* AIM: All entries must be extracted exactly, with nothing added or dropped.

* WORKING DATA:
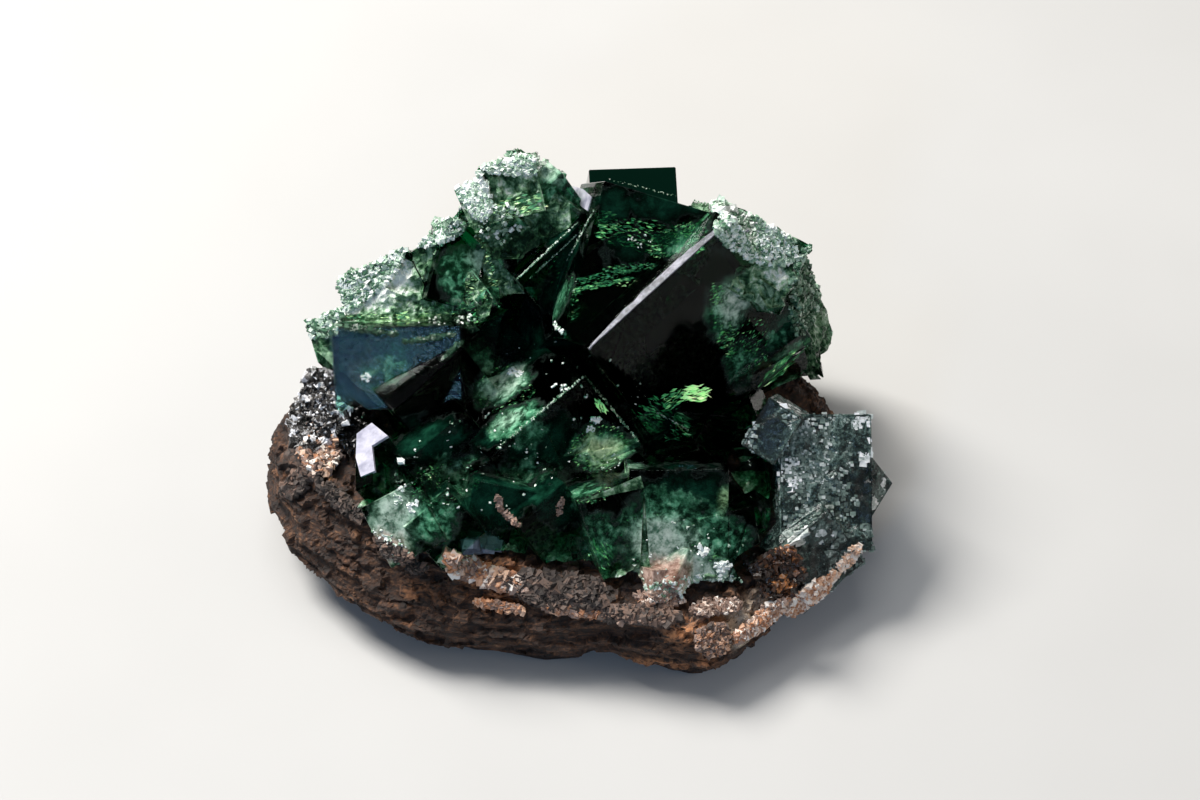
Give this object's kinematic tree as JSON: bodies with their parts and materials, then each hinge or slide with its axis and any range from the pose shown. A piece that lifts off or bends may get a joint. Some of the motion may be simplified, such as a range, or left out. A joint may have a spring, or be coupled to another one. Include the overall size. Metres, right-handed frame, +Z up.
{
  "type": "fluorite cluster",
  "caption": "Cluster of intergrown deep green fluorite cubes on brown layered matrix, with a grey corner crystal, a quartz druse and an ironstone block.",
  "frame": {"origin": "on the flat underside of the matrix, under the middle of the specimen", "axes": "+Z up, the front with the large crystal faces towards -Y, +X to the right seen from the front"},
  "size_m": [0.0627, 0.0486, 0.0341],
  "materials": {
    "green_fluorite": "polished",
    "grey_crystal": "satin",
    "ironstone": "satin",
    "druse": "gloss",
    "matrix": "matte"
  },
  "bodies": {
    "root": {"fluorite_cluster": "green_fluorite", "corner_crystal": "grey_crystal", "ironstone_block": "ironstone", "quartz_druse": "druse", "matrix": "matrix"}
  },
  "joints": []
}
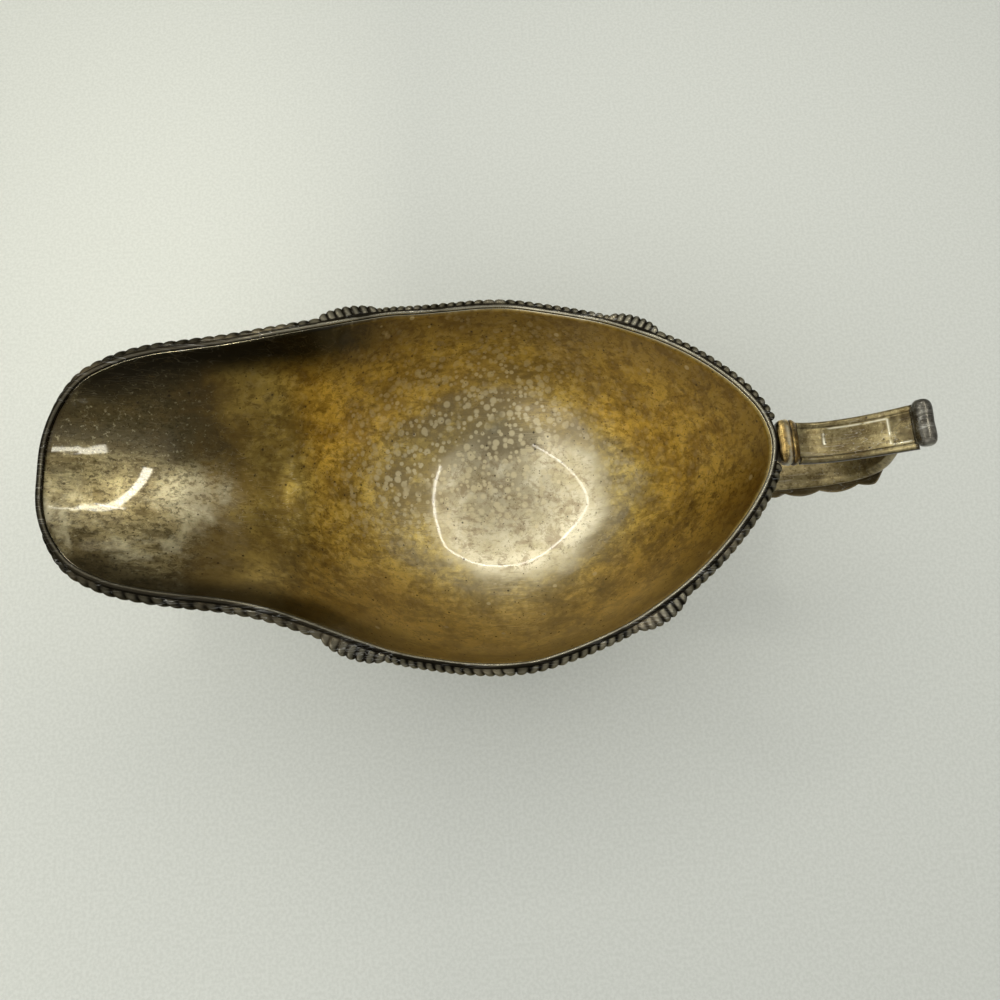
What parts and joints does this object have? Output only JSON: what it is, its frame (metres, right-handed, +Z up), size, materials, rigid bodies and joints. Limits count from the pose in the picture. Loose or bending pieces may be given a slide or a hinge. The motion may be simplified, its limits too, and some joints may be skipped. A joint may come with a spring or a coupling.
{
  "type": "footed sauce boat",
  "caption": "Oval sauce boat on legs, with a broad pouring spout, a lobed border with shells, and a scroll handle with a leaf and a rolled end.",
  "frame": {"origin": "on the ground plane under the feet, at the middle of the bounding box", "axes": "+X runs along the boat towards the handle, -X towards the pouring lip; +Y is the right-hand side when pouring; +Z is up"},
  "size_m": [0.2297, 0.1128, 0.0989],
  "materials": {
    "silver": "plated silver on base metal, tarnished; the inside of the bowl is washed with gilt, mottled and worn through to silver at the bottom",
    "dark_silver": "cast silver ornament, dark in the recesses and bright on the high points"
  },
  "bodies": {
    "root": {"body_shell": "silver", "rim_bead": "silver", "gadroon_spout_right": "dark_silver", "gadroon_spout_left": "dark_silver", "gadroon_side_front_right": "dark_silver", "gadroon_side_front_left": "dark_silver", "gadroon_side_rear_right": "dark_silver", "gadroon_side_rear_left": "dark_silver", "gadroon_rear_right": "dark_silver", "gadroon_rear_left": "dark_silver", "rim_shell_front_right": "dark_silver", "rim_shell_front_left": "dark_silver", "rim_shell_rear_right": "dark_silver", "rim_shell_rear_left": "dark_silver", "handle_clasp": "silver", "handle_strap": "silver", "handle_roll": "dark_silver", "handle_scroll": "silver", "handle_leaf": "silver", "handle_boss": "silver", "leg_front_right": "silver", "leg_front_left": "silver", "leg_rear": "silver", "knee_shell_front_right": "dark_silver", "knee_shell_front_left": "dark_silver", "knee_shell_rear": "dark_silver"}
  },
  "joints": []
}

* FINISHED EXERCISE:
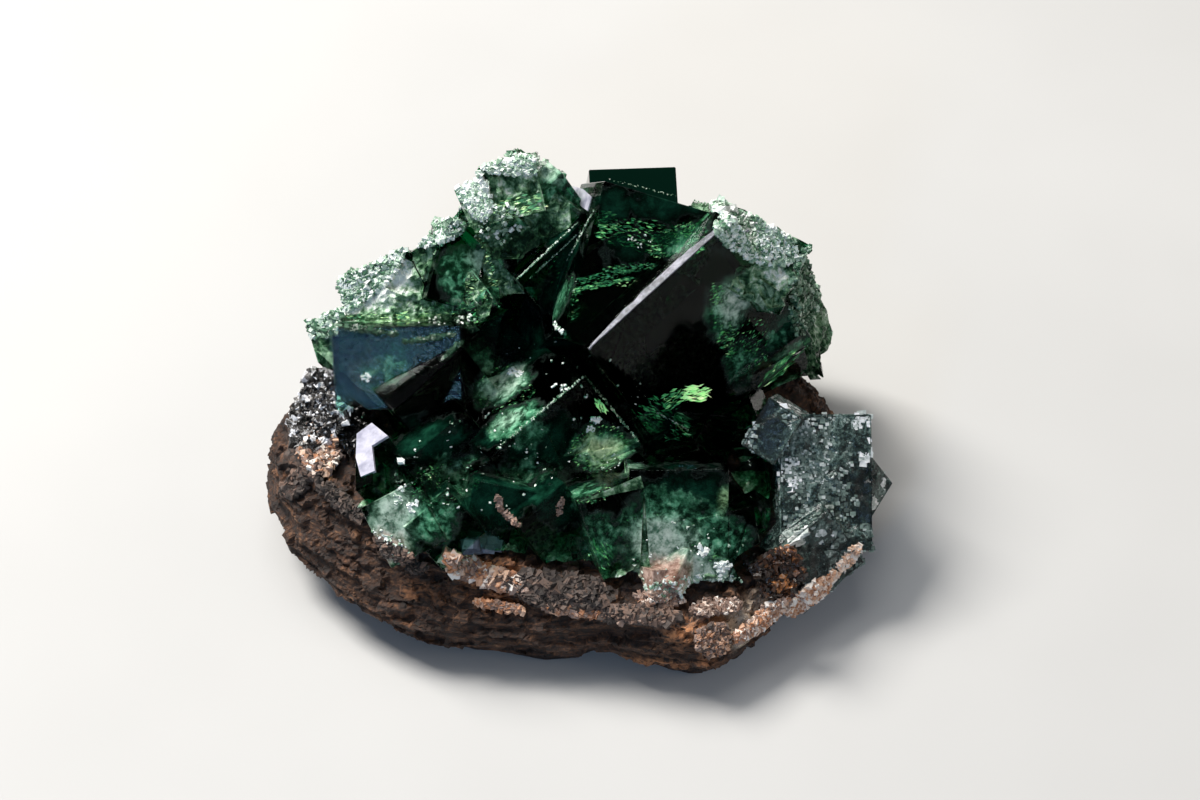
Give this object's kinematic tree as JSON: bodies with their parts and materials, then each hinge or slide with its axis and any range from the pose shown. A piece that lifts off or bends may get a joint. Some of the motion may be simplified, such as a range, or left out. A joint may have a spring, or be coupled to another one. Include the overall size. Metres, right-handed frame, +Z up.
{
  "type": "fluorite cluster",
  "caption": "Cluster of intergrown deep green fluorite cubes on brown layered matrix, with a grey corner crystal, a quartz druse and an ironstone block.",
  "frame": {"origin": "on the flat underside of the matrix, under the middle of the specimen", "axes": "+Z up, the front with the large crystal faces towards -Y, +X to the right seen from the front"},
  "size_m": [0.0627, 0.0486, 0.0341],
  "materials": {
    "green_fluorite": "polished",
    "grey_crystal": "satin",
    "ironstone": "satin",
    "druse": "gloss",
    "matrix": "matte"
  },
  "bodies": {
    "root": {"fluorite_cluster": "green_fluorite", "corner_crystal": "grey_crystal", "ironstone_block": "ironstone", "quartz_druse": "druse", "matrix": "matrix"}
  },
  "joints": []
}
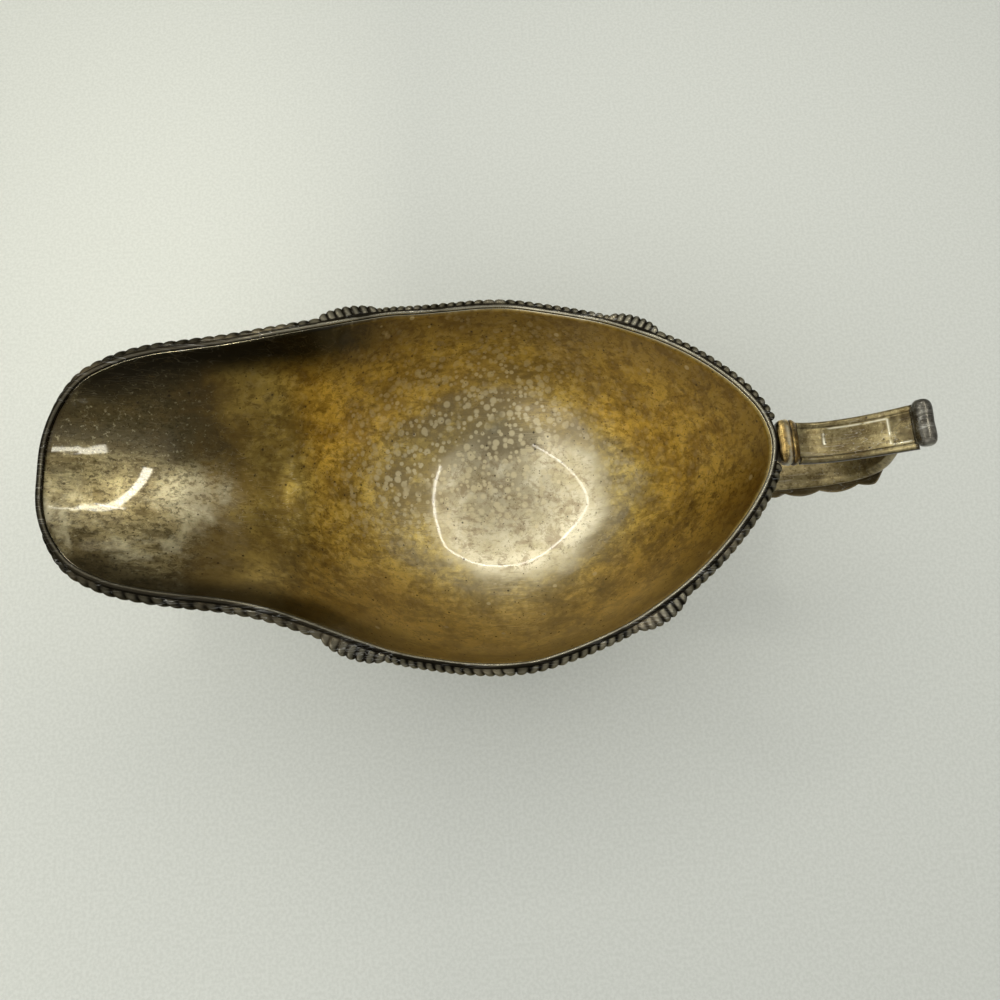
What parts and joints does this object have? Output only JSON: what it is, its frame (metres, right-handed, +Z up), size, materials, rigid bodies and joints. Limits count from the pose in the picture. Loose or bending pieces may be given a slide or a hinge. The motion may be simplified, its limits too, and some joints may be skipped. A joint may come with a spring or a coupling.
{
  "type": "footed sauce boat",
  "caption": "Oval sauce boat on legs, with a broad pouring spout, a lobed border with shells, and a scroll handle with a leaf and a rolled end.",
  "frame": {"origin": "on the ground plane under the feet, at the middle of the bounding box", "axes": "+X runs along the boat towards the handle, -X towards the pouring lip; +Y is the right-hand side when pouring; +Z is up"},
  "size_m": [0.2297, 0.1128, 0.0989],
  "materials": {
    "silver": "plated silver on base metal, tarnished; the inside of the bowl is washed with gilt, mottled and worn through to silver at the bottom",
    "dark_silver": "cast silver ornament, dark in the recesses and bright on the high points"
  },
  "bodies": {
    "root": {"body_shell": "silver", "rim_bead": "silver", "gadroon_spout_right": "dark_silver", "gadroon_spout_left": "dark_silver", "gadroon_side_front_right": "dark_silver", "gadroon_side_front_left": "dark_silver", "gadroon_side_rear_right": "dark_silver", "gadroon_side_rear_left": "dark_silver", "gadroon_rear_right": "dark_silver", "gadroon_rear_left": "dark_silver", "rim_shell_front_right": "dark_silver", "rim_shell_front_left": "dark_silver", "rim_shell_rear_right": "dark_silver", "rim_shell_rear_left": "dark_silver", "handle_clasp": "silver", "handle_strap": "silver", "handle_roll": "dark_silver", "handle_scroll": "silver", "handle_leaf": "silver", "handle_boss": "silver", "leg_front_right": "silver", "leg_front_left": "silver", "leg_rear": "silver", "knee_shell_front_right": "dark_silver", "knee_shell_front_left": "dark_silver", "knee_shell_rear": "dark_silver"}
  },
  "joints": []
}